Marche arrière sur le modèle agricole
« Les solutions sont à l’opposé des évolutions que l’on a connues ces dernières décennies. Il va falloir déspécialiser une partie des régions agricoles, raccourcir les chaines logistiques, remettre des haies, stabiliser les sols, se passer d’un partie des produits phytosanitaires. Cela signifie remettre de l’argent dans le système, qui a été conçu pour être optimal au plan économique mais pas optimal en ce qui concerne le respect de l’environnement et la durée des actifs naturels. Dans une coopérative, on ne peut pas gagner plus d’argent sur la vente des intrants que sur celles des récoltes ».

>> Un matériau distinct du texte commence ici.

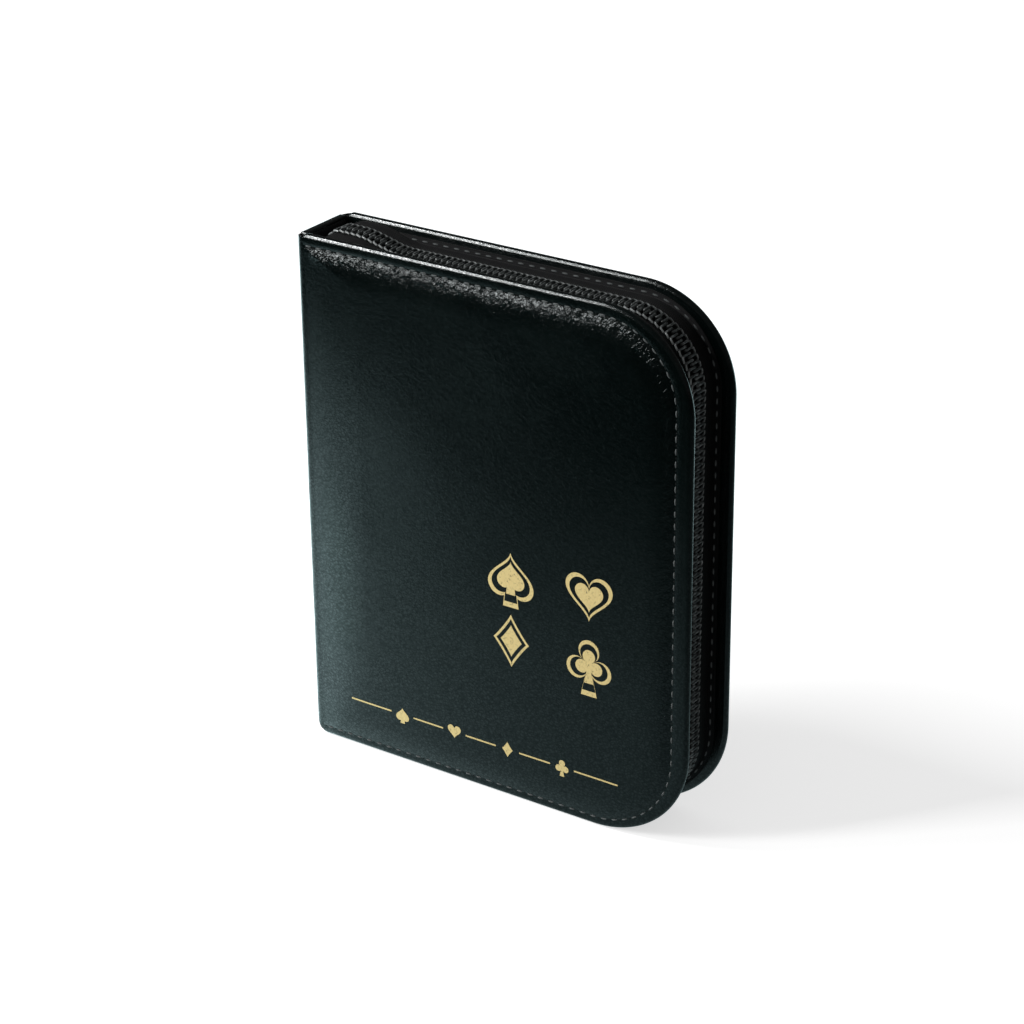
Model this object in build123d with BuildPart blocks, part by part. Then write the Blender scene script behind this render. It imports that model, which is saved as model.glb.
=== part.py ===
"""Two-deck rummy card set in a zip-around leatherette case.

The case stands on its lower edge. X runs from the spine to the opening edge, Y from the front
cover to the back cover, Z up. The origin is the middle of the footprint. All sizes are in
millimetres. The front cover is drawn first, and the back cover is its mirror image.
"""
from build123d import *
from math import ceil, floor, radians
import os

os.makedirs("parts", exist_ok=True)

# Cards: the case is fitted round two decks, one above the other
card_length = 91.0
card_width = 59.0
card_corner_radius = 3.5
card_thickness = 0.27
cards_per_deck = 55

# Corners of the case
top_corner_radius = 25.0
bottom_corner_radius = 27.0
foot_corner_radius = 4.0
head_corner_radius = 1.2

# Cover layers, from the outside in
skin_thickness = 0.7
board_thickness = 1.0
hem_thickness = 0.4
lining_thickness = 0.35
hem_width = 6.0
spine_hem_width = 3.0
rim_bevel = 0.5
layer_clearance = 0.05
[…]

Le prix de la matière première représente 2% du coût alimentaire
« Il y a deux siècles, l’alimentation coûtait les deux tiers de ce que gagnaient les Français. Aujourd’hui, le prix de la matière première représente 2% du coût alimentaire, le reste sert à payer les salariés et les murs de la grande distribution, les camions sur les routes, les campagnes de publicité, les actionnaires etc. 2%, c’est grosso modo la part de l’agriculture dans le PIB. Aujourd’hui la nourriture ne vaut rien et il va falloir revenir à un système où la nourriture va coûter quelque chose ».
Être payé cinq fois plus avec deux fois moins de vaches
« Les éleveurs laitiers qui vendent leur lait à la grande distribution exercent un métier très difficile, un métier de gagne-misère, avec un taux de suicide des plus élevés. Je suis favorable à un système où l’éleveur serait payé cinq fois plus en ayant deux fois moins de vaches, moyennant des cahiers des charges de types AOC où il prendrait des engagements sur ses pratiques, en matière d’alimentation, de bien-être animal, de méthanisation, un système dans lequel on paierait considérablement plus cher les produits agricoles ».
Comprendre les enjeux et jouer collectif
« Le préalable à tout changement, c’est de comprendre la problématique et les enjeux auxquels on est confrontés. Pour cela, il n’y a pas d’autre solution que de se former. On ne peut pas faire confiance aux médias, qui ne savent pas capitaliser, qui vous parlent d’un sujet le lundi et d’un autre le mardi. Quand les gens se forment, en général, ils tombent de leur chaise car ce qu'ils apprennent est beaucoup plus enquiquinant que ce qu’ils pensaient. La solution, c’est de faire des groupes de travail collaboratifs. Il y a à l’évidence quelque chose de très collectif à mettre en place pour avancer. On ne trouve pas forcément des solutions à tout mais on trouve des choses ».